“Alison, please take good care; spread your wings and slip the air. California’s everywhere. Hold your head up to the sky; kiss the angels as they cry. California is somewhere.”
That’s a verse from the song “Alison California,”off of local pop-rock band My Radio’s most recent album release, “Tada IV.” It’s an evocatively written and beautifully recorded album that effectively captures the band’s vintage rock sound which features a heavy dose of classic rock and guitars.
The five-piece, which consists of local restauranteurs JP Powell (songwriter, vocals, keyboards) and Hunter Johnson (drums), along with Brett Lemon and Jake Zuckerman (guitar), and Jeff Hofmann (bass), originally formed in 2008 after Powell first met Johnson in 2006. Powell, a graduate of Salem High School, had spent a number of years in Boston where he attended the Berklee College of Music and was the front man for Chauncey, a popular indie-rock band whose first album was named “Best-Rock Album of 2002” by Boston Magazine.
Powell admits he was a bit jaded with music when he decided to leave Boston after Chauncey fell apart. He and wife Shaleen decided it was time for something new and found their way back to Powell’s hometown.
“I met Hunter at Mill Mountain Coffee in Salem,” Powell shared in a recent interview. “We hit it off and decided to start playing music together. I have a rule that if I don’t like hanging out with a person, I don’t want to be in a band with them. In My Radio, my best friends are people I play music with.”
In addition to their band, Powell’s and Hunter’s friendship also led to a collaboration of a different nature. In 2010, the duo opened Lucky, a farm-to-table restaurant located on Kirk Avenue in Downtown Roanoke, known for its craft cocktails and unique vibe.

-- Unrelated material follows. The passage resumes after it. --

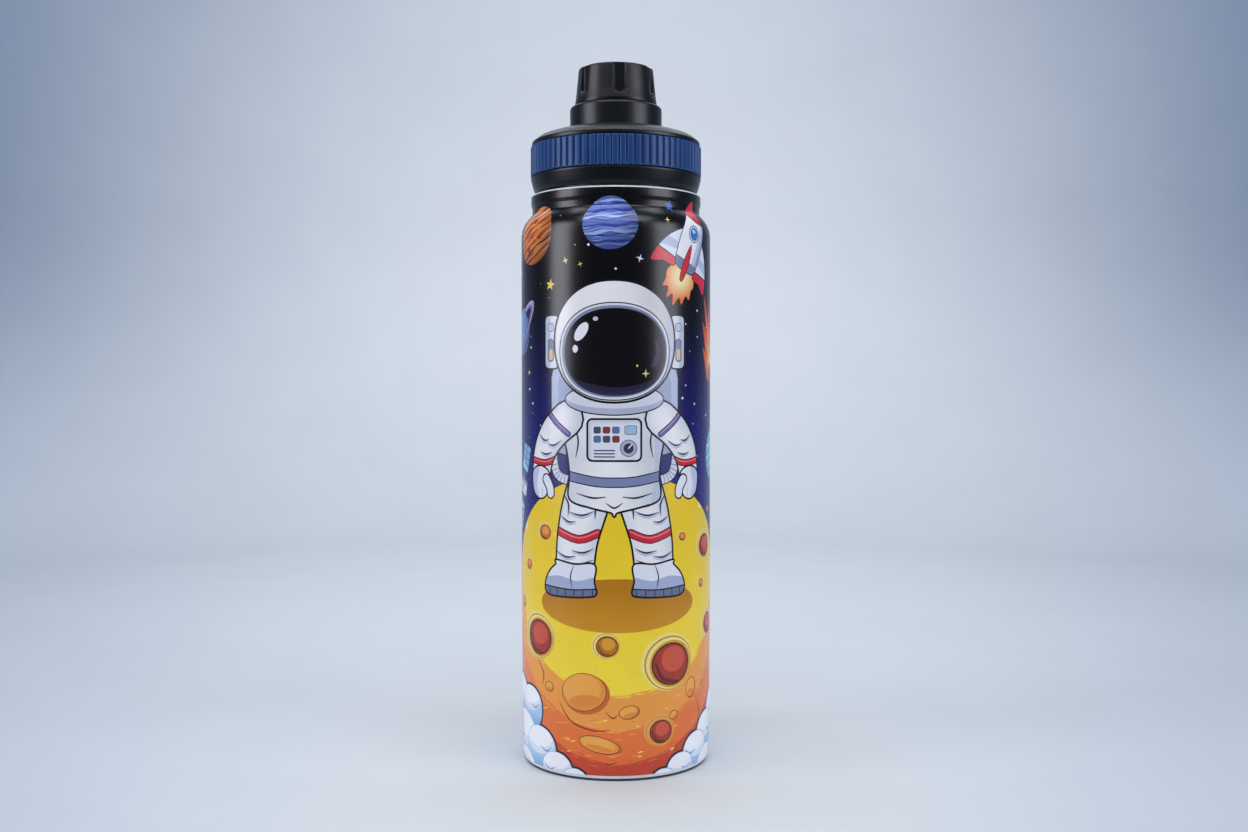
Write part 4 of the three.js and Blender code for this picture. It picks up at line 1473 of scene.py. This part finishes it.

A few years later, along with Zuckerman, they opened a second downtown Italian eatery, Fortunato.
“As with our restaurants, the setting for our music is everything,” said Powell. “That’s what gives us the best chance for success.”
Choosing that setting was part of the inspiration for the first two songs recorded for “Tada IV.” The initial recording session, which doubled as bachelor party for Lemon, was in a studio in Hollywood, California, with Powell’s long-time friend and producer David Spreng. The result exceeded the band’s expectations.
“Going in studio is my favorite thing,” said Powell. “We didn’t really have a sound for this album until after we recorded those first two songs, which happen to be the last two tracks on the album.”
The band’s California connections aren’t something new. After the release of the first CD, “Give Us the Sun,” in 2009, the group signed with Ocean Park Music Group of Santa Monica, California. That led to some commercial success with the song “Yeah Yeah Yeah,” which was featured on the Demi Moore / David Duchovny movie “The Joneses” and was also used as a music bed on Fox Sports.
As a whole, “Tada IV” tells a story of journey, love, and loss. Each of the albums seven tracks features a different female character. Along the way, listeners will uncover an East Coast girl en route to LA to find her dreams (Alison), an ex-porn star turned photographer, even Powell’s wife makes an appearance in the song “Shaleen and Steve McQueen”. The last track on the album, which was also one of the first ones recorded, “What Have I Done,” is the story of a wrecked relationship, but also speaks to Powell’s own personal reflection about music.
“When I wrote it I was very stuck musically,” Powell acknowledged. “I had broken my relationship with music, a relationship that’s very important to me. I didn’t want to have it destroy me. In the end, it’s about asking for inspiration.”
Listeners can find the full album and hear the result of that inspiration for themselves by streaming it on Spotify or purchasing the album online (visit myradio.com). Better yet, Roanoke’s independent record store, The Bazaar, has the vinyl version of the album for sale. Soon, fans can also view the video for “Alison California,” filmed and produced by Lemon, online at YouTube.